I curled my hands into fists, digging my fingernails into the meat of my palms, and stared at her in a way I hoped managed to communicate my utter incredulity at the very thought that I’d ever participate in her wedding. Drue bowed her head and swayed forward, close enough for me to smell her shampoo and perfume, both of them familiar, both immediately taking me back to the cafeteria at Lathrop, and her bedroom, where I’d spent dozens of nights sleeping on the trundle bed on the floor next to her. There was a guest room, of course, but on the nights I spent there we always ended up in her room, together.
“Daphne, I know I was awful. I’ve been in therapy.” Her lips quirked. “I’m probably the first one on either side of my family to do that.” Her laugh sounded rueful, the kind I’d never heard from her before. “WASPs don’t get therapists, they get drunk and have affairs.” Another sigh. “High school was not a good time for me, and I took it out on other people.”
Part of me was dying to ask for details, to try to make some sense of what she was telling me. I had so many questions, but I forced myself to keep quiet and warned myself not to trust her, not to open the door and let her hurt me again.
“My parents haven’t been happy for a long time. I don’t know if they ever were happy, but when we were in high school, it was…” She shook her head. “It was bad. My father would go on business trips for months at a time, and when he’d come home, they’d have these knock-down, drag-out, screaming fights.” She picked up her fork, broke off a tiny bit of cake, and mashed it flat with the tines. “My father had affairs. Lots of affairs. Remember how we used to go to Cape Cod in the summers, and then we stopped?”
“I figured it had something to do with that mansion your dad bought in the Hamptons
.”
Drue managed half of a smile. “Do you know why we bought that house? My mother’s parents told us—told him—that we couldn’t come back to the Cape.” She waited until, finally, I asked, “Why?”
“Because every summer, my father would sleep with some family’s au pair or babysitter, so my grandmother finally put her foot down.” She touched her hair, toyed with her fork, recrossed her legs under the table. “My parents didn’t have a prenup.
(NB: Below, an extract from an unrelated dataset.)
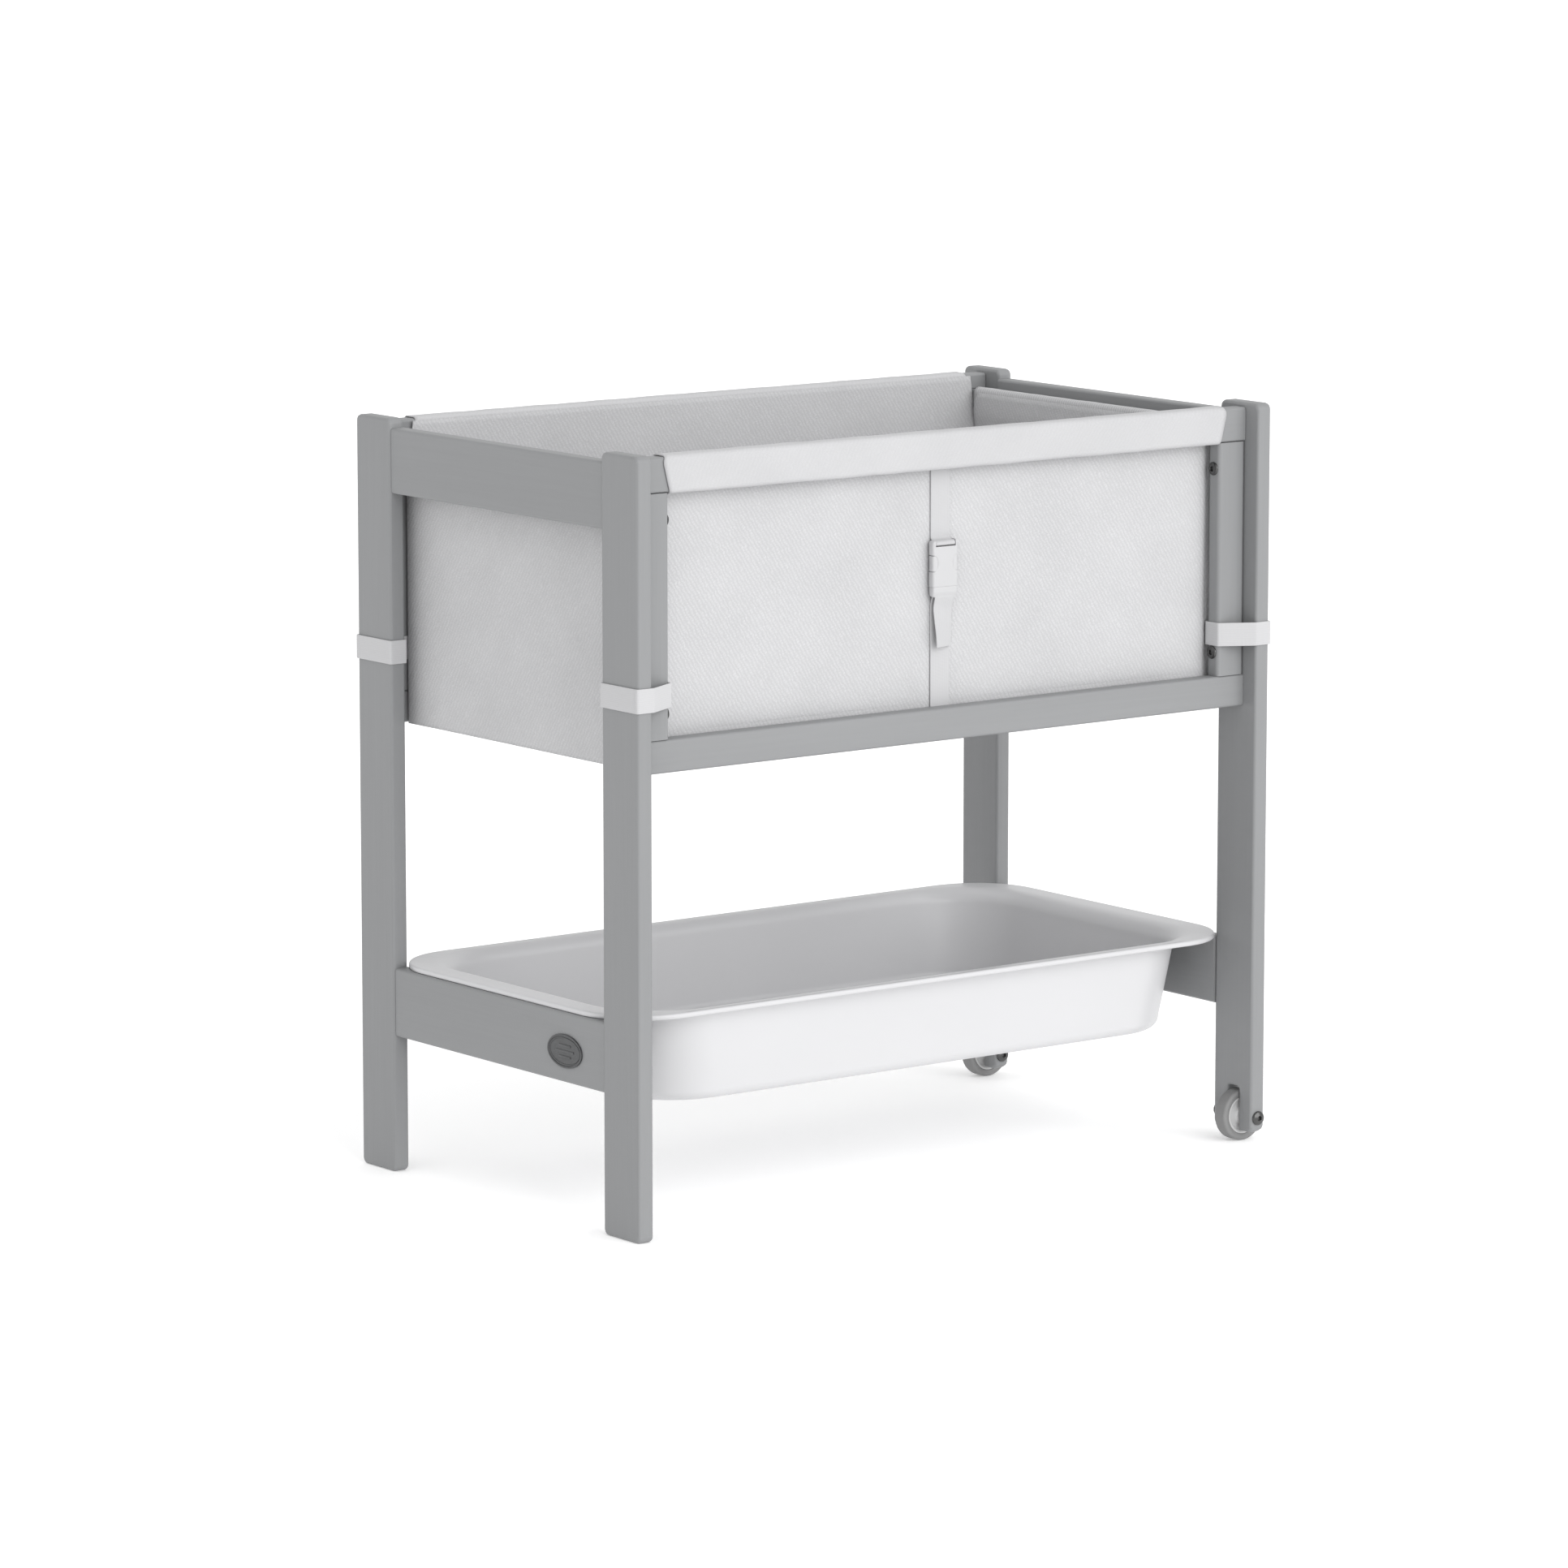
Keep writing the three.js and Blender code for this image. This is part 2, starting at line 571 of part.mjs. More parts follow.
function bucklePlug() {
  const { setBack, corner, edge, root } = PLUG;
  const half = BUCKLE.width / 2 - setBack;
  const { parting, bottom, outer, thick } = BUCKLE;
  const outline = roundedRect(-half, bottom, half, parting - GAP, corner);
  const base = alongY(outline, outer, outer + thick, edge);
  const near = BUCKLE_MIDDLE - TONGUE.thick / 2;
  const far = BUCKLE_MIDDLE + TONGUE.thick / 2;
  const tongue = box(-TONGUE.halfWidth, TONGUE.halfWidth, near, far, parting - root, TONGUE.top);
  return cut(join(base, tongue), strapSlot(bottom + STRAP_SLOT.fromBottom));
}

// One springy arm of the plug, drawn for +X, with the finger pad that shows in the socket's side.
function buckleArm(side) {
  const { inner, outer, pad, top, bendStart, bendEnd, tip } = ARM;
  const foot = BUCKLE.parting + GAP / 2;
  const outline = new THREE.Shape();
  outline.moveTo(inner, foot);
  outline.lineTo(outer, foot);
  outline.lineTo(outer, foot + bendStart);
  outline.quadraticCurveTo(pad, foot + bendStart + 2, pad, foot + bendEnd);
  outline.lineTo(pad, top - tip);
  outline.quadraticCurveTo(pad, top, pad - tip, top);
  outline.lineTo(inner, top - tip);
  const half = TONGUE.thick / 2;
  const arm = alongY(outline, BUCKLE_MIDDLE - half, BUCKLE_MIDDLE + half);
  return side < 0 ? arm.rotateZ(Math.PI).translate(0, 2 * BUCKLE_MIDDLE, 0) : arm;
}

function addBuckle() {
  place('buckle_socket', buckleSocket(), bucklePlastic);
  place('buckle_plug', bucklePlug(), bucklePlastic);
  for (const [endName, end] of ENDS) {
    place(`buckle_arm_${endName}`, buckleArm(end), bucklePlastic);
  }
}

// ---------------------------------------------------------------- tray

// One horizontal ring of the tray. "level" goes from 0 at the rim, past 1 at the mouth, to 2 at
// the base, and "inset" moves the ring inwards.
function trayRing(level, inset, z) {
  const [from, to] = level < 1 ? [TRAY.rim, TRAY.mouth] : [TRAY.mouth, TRAY.base];
  const t = level < 1 ? level : level - 1;
  const mix = (key) => THREE.MathUtils.lerp(from[key], to[key], t) - inset;
  const [x, y, radius] = [mix('x'), mix('y'), mix('corner')];
  const corners = [[1, 1], [-1, 1], [-1, -1], [1, -1]];
  return corners.flatMap(([signX, signY], corner) => {
    const arc = [];
    for (let step = 0; step <= TRAY.cornerSteps; step += 1) {
      const angle = (corner + step / TRAY.cornerSteps) * Math.PI / 2;
      const px = signX * (x - radius) + radius * Math.cos(angle);
      const py = signY * (y - radius) + radius * Math.sin(angle);
      arc.push(new THREE.Vector3(px, py, z));
    }
    return arc;
  });
}

// Rings from the edge of the floor up the inside, over the rim and down to the underside.
function trayRings() {
  const { bottom, wall, lip, lipDrop, flare, flareInside, flareUnder, rimRound, fillet } = TRAY;
  const rimTop = TRAY_REST + lip;
  const quarter = [0, 1 / 3, 2 / 3, 1].map((t) => t * Math.PI / 2);
  const inside = fillet - wall;
  const rings = quarter.map((angle) => {
    const rise = inside * (1 - Math.cos(angle));
    return trayRing(2, wall + inside * (1 - Math.sin(angle)), bottom + wall + rise);
  });
  quarter.forEach((angle) => {
    const rise = (flare + wall) * Math.sin(angle);
    const level = 1 - flareInside * (1 - Math.cos(angle));
    rings.push(trayRing(level, wall * Math.cos(angle), rimTop - flare - wall + rise));
  });
  rings.push(trayRing(rimRound, 0, rimTop));
  rings.push(trayRing(0, 0, rimTop - lipDrop));
  rings.push(trayRing(0, 0, TRAY_REST));
  [...quarter].reverse().forEach((angle) => {
    const level = 1 - flareUnder * (1 - Math.cos(angle));
    rings.push(trayRing(level, 0, TRAY_REST - flare + flare * Math.sin(angle)));
  });
  [...quarter].reverse().forEach((angle) => {
    const rise = fillet * (1 - Math.cos(angle));
    rings.push(trayRing(2, fillet * (1 - Math.sin(angle)), bottom + rise));
  });
  return rings;
}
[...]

So if they’d split up, my dad would’ve fought my mom over the money she had when they got married. It would have been ugly and expensive for both of them, so I guess they just decided to, you know, tough it out.” Drue wrapped her arms around her shoulders. “It was awful.”
“So why didn’t you tell me?”
Drue made a face. “Remember Todd Larson?”
I nodded. Todd had been one of our Lathrop classmates. Todd’s dad had been a city council member until his name was found among the boldfaced entries in a Washington madam’s little black book.
“And Libby Ross?”
I nodded again. Libby’s mom had found out that Libby’s dad was cheating after she’d snooped on his Fitbit readout and noticed his heart rate spiking suspiciously at two in the morning for three nights in a row when he was allegedly at a great-aunt’s funeral in Des Moines. When that fact had come out in open court in the middle of their lengthy and contentious divorce hearings, the gossip websites had feasted on the scandal for days.
“I couldn’t talk about it. Not even with you.”
“You think I would have told people?” My voice was incredulous.
“My whole life, my parents told me not to trust anyone who wasn’t family.”
I rolled my eyes. “It wasn’t like you were in the mafia.” When Drue didn’t answer, I said, “Okay, so you were going through some stuff. Your parents were fighting. Lots of kids’ parents were fighting, or getting divorced. Do you think that excuses the way you treated me?”
“No,” she said. Her shoulders slumped. “You know what they say. Hurt people hurt people.”